## The records:
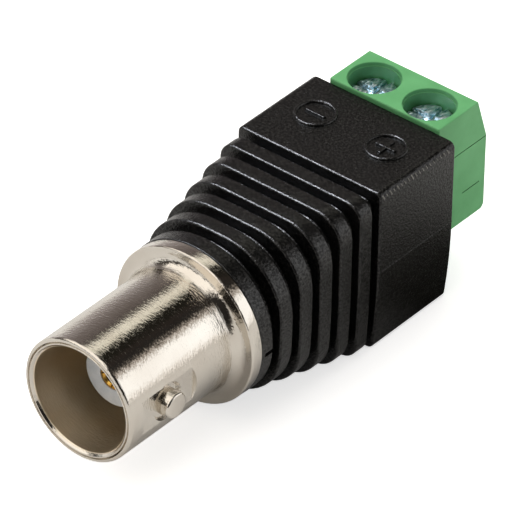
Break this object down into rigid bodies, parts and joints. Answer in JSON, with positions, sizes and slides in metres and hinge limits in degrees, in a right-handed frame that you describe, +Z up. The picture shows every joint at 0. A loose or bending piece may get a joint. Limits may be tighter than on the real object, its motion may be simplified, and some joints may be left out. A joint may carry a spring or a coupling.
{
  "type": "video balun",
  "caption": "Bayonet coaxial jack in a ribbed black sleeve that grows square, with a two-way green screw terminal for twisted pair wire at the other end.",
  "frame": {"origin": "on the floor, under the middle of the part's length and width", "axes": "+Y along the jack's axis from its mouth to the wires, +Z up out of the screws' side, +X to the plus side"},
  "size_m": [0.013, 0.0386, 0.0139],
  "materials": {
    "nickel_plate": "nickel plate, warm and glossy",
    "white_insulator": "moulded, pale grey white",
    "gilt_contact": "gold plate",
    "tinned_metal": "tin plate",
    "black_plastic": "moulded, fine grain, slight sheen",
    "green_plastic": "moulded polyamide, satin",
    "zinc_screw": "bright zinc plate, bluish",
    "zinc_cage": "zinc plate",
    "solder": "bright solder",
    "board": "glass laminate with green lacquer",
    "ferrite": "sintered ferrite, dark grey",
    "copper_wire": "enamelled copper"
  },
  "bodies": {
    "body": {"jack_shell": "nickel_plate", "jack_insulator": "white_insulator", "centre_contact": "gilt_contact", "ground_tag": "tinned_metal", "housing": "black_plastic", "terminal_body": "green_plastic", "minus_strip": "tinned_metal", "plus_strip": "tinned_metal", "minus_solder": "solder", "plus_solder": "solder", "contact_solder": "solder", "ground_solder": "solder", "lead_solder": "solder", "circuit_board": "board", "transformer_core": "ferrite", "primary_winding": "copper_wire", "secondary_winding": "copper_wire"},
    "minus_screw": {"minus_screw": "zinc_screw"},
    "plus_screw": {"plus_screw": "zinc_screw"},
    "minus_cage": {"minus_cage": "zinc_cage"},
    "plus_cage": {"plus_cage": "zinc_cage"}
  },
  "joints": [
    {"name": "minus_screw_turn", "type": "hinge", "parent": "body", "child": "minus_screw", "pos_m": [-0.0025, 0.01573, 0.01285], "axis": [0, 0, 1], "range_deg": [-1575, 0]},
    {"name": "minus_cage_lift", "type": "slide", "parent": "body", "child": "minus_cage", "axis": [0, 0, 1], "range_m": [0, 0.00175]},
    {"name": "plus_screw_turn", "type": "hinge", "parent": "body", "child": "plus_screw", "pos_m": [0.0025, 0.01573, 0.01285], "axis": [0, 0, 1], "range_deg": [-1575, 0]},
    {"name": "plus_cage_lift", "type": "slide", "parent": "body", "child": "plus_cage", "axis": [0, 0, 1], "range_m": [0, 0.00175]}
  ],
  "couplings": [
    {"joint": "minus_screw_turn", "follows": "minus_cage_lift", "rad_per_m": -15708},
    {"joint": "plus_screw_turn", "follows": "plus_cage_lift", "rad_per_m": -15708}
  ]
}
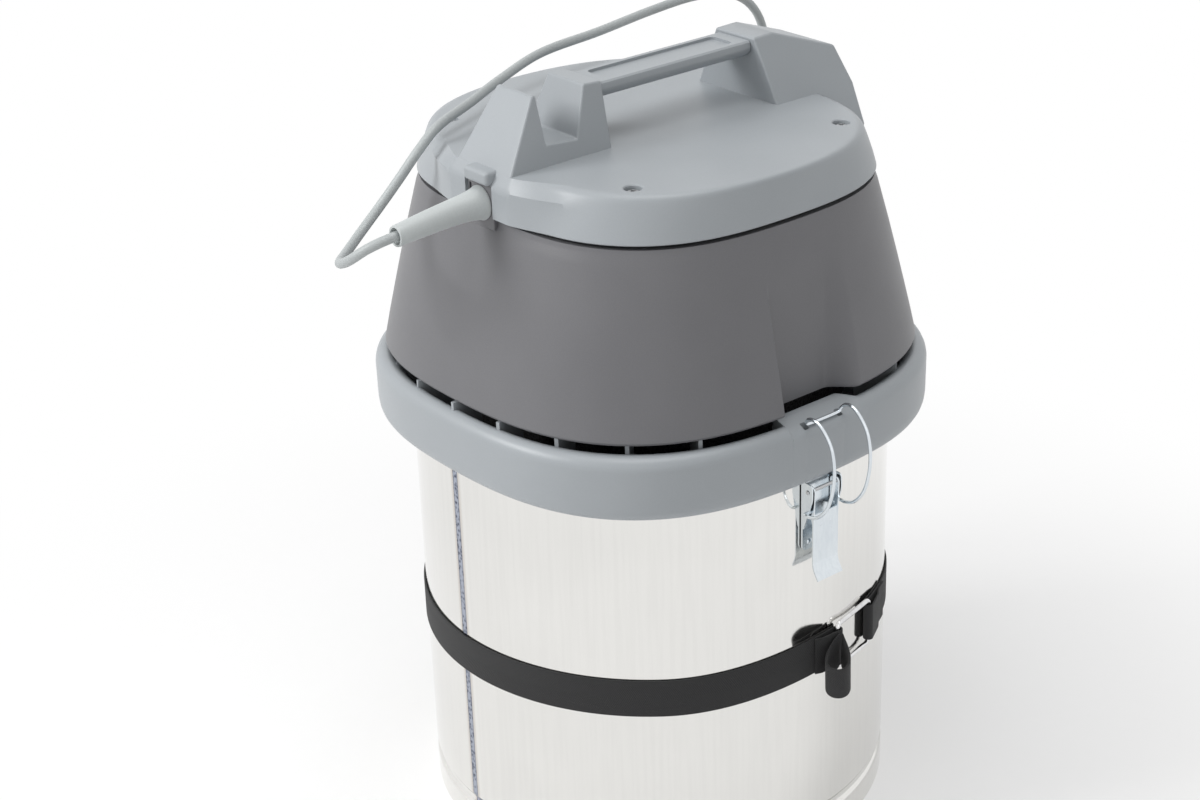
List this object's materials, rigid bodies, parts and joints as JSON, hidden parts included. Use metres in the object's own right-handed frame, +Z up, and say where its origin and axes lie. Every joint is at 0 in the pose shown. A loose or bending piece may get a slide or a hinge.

## To be done:
Restate each of the entries above verbatim.

## Output for this task:
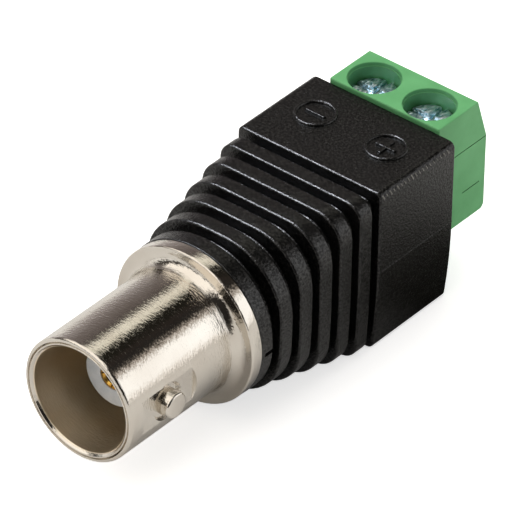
Break this object down into rigid bodies, parts and joints. Answer in JSON, with positions, sizes and slides in metres and hinge limits in degrees, in a right-handed frame that you describe, +Z up. The picture shows every joint at 0. A loose or bending piece may get a joint. Limits may be tighter than on the real object, its motion may be simplified, and some joints may be left out. A joint may carry a spring or a coupling.
{
  "type": "video balun",
  "caption": "Bayonet coaxial jack in a ribbed black sleeve that grows square, with a two-way green screw terminal for twisted pair wire at the other end.",
  "frame": {"origin": "on the floor, under the middle of the part's length and width", "axes": "+Y along the jack's axis from its mouth to the wires, +Z up out of the screws' side, +X to the plus side"},
  "size_m": [0.013, 0.0386, 0.0139],
  "materials": {
    "nickel_plate": "nickel plate, warm and glossy",
    "white_insulator": "moulded, pale grey white",
    "gilt_contact": "gold plate",
    "tinned_metal": "tin plate",
    "black_plastic": "moulded, fine grain, slight sheen",
    "green_plastic": "moulded polyamide, satin",
    "zinc_screw": "bright zinc plate, bluish",
    "zinc_cage": "zinc plate",
    "solder": "bright solder",
    "board": "glass laminate with green lacquer",
    "ferrite": "sintered ferrite, dark grey",
    "copper_wire": "enamelled copper"
  },
  "bodies": {
    "body": {"jack_shell": "nickel_plate", "jack_insulator": "white_insulator", "centre_contact": "gilt_contact", "ground_tag": "tinned_metal", "housing": "black_plastic", "terminal_body": "green_plastic", "minus_strip": "tinned_metal", "plus_strip": "tinned_metal", "minus_solder": "solder", "plus_solder": "solder", "contact_solder": "solder", "ground_solder": "solder", "lead_solder": "solder", "circuit_board": "board", "transformer_core": "ferrite", "primary_winding": "copper_wire", "secondary_winding": "copper_wire"},
    "minus_screw": {"minus_screw": "zinc_screw"},
    "plus_screw": {"plus_screw": "zinc_screw"},
    "minus_cage": {"minus_cage": "zinc_cage"},
    "plus_cage": {"plus_cage": "zinc_cage"}
  },
  "joints": [
    {"name": "minus_screw_turn", "type": "hinge", "parent": "body", "child": "minus_screw", "pos_m": [-0.0025, 0.01573, 0.01285], "axis": [0, 0, 1], "range_deg": [-1575, 0]},
    {"name": "minus_cage_lift", "type": "slide", "parent": "body", "child": "minus_cage", "axis": [0, 0, 1], "range_m": [0, 0.00175]},
    {"name": "plus_screw_turn", "type": "hinge", "parent": "body", "child": "plus_screw", "pos_m": [0.0025, 0.01573, 0.01285], "axis": [0, 0, 1], "range_deg": [-1575, 0]},
    {"name": "plus_cage_lift", "type": "slide", "parent": "body", "child": "plus_cage", "axis": [0, 0, 1], "range_m": [0, 0.00175]}
  ],
  "couplings": [
    {"joint": "minus_screw_turn", "follows": "minus_cage_lift", "rad_per_m": -15708},
    {"joint": "plus_screw_turn", "follows": "plus_cage_lift", "rad_per_m": -15708}
  ]
}
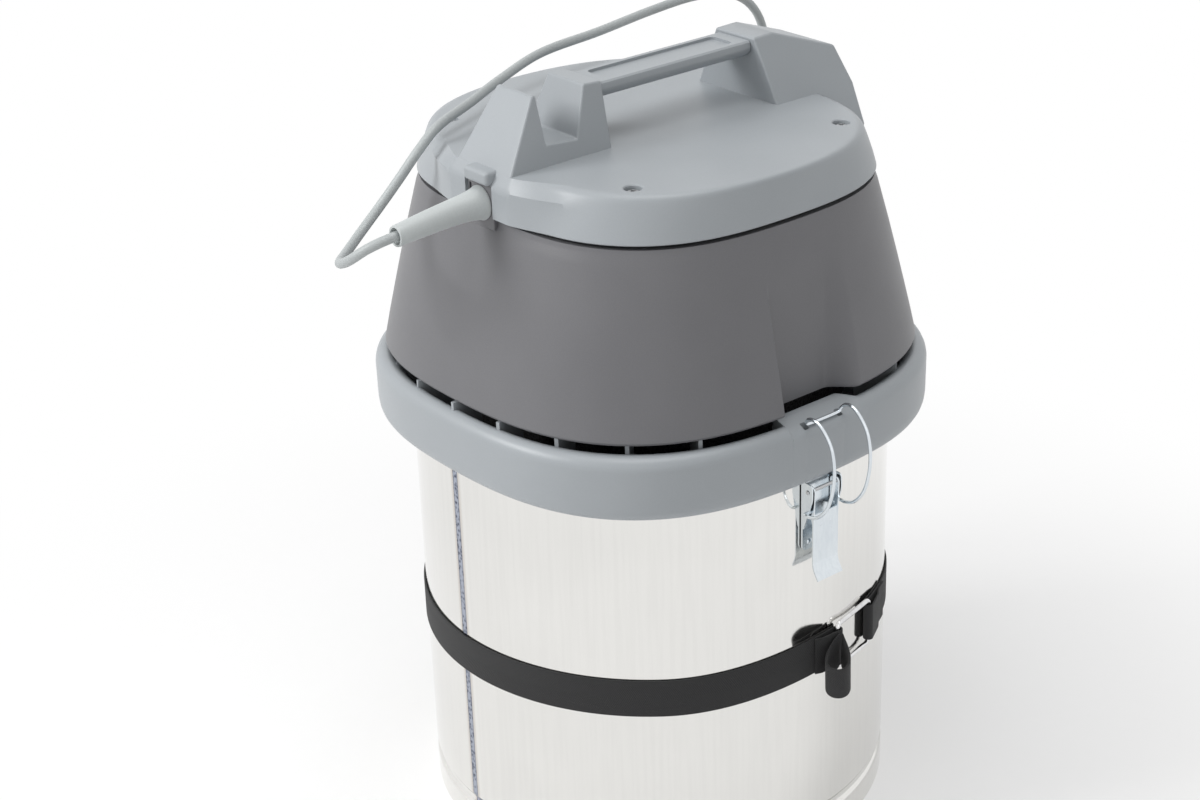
List this object's materials, rigid bodies, parts and joints as JSON, hidden parts included. Use metres in the object's own right-handed frame, +Z up, and say where its origin and axes lie. Every joint is at 0 in the pose shown. A loose or bending piece may get a slide or a hinge.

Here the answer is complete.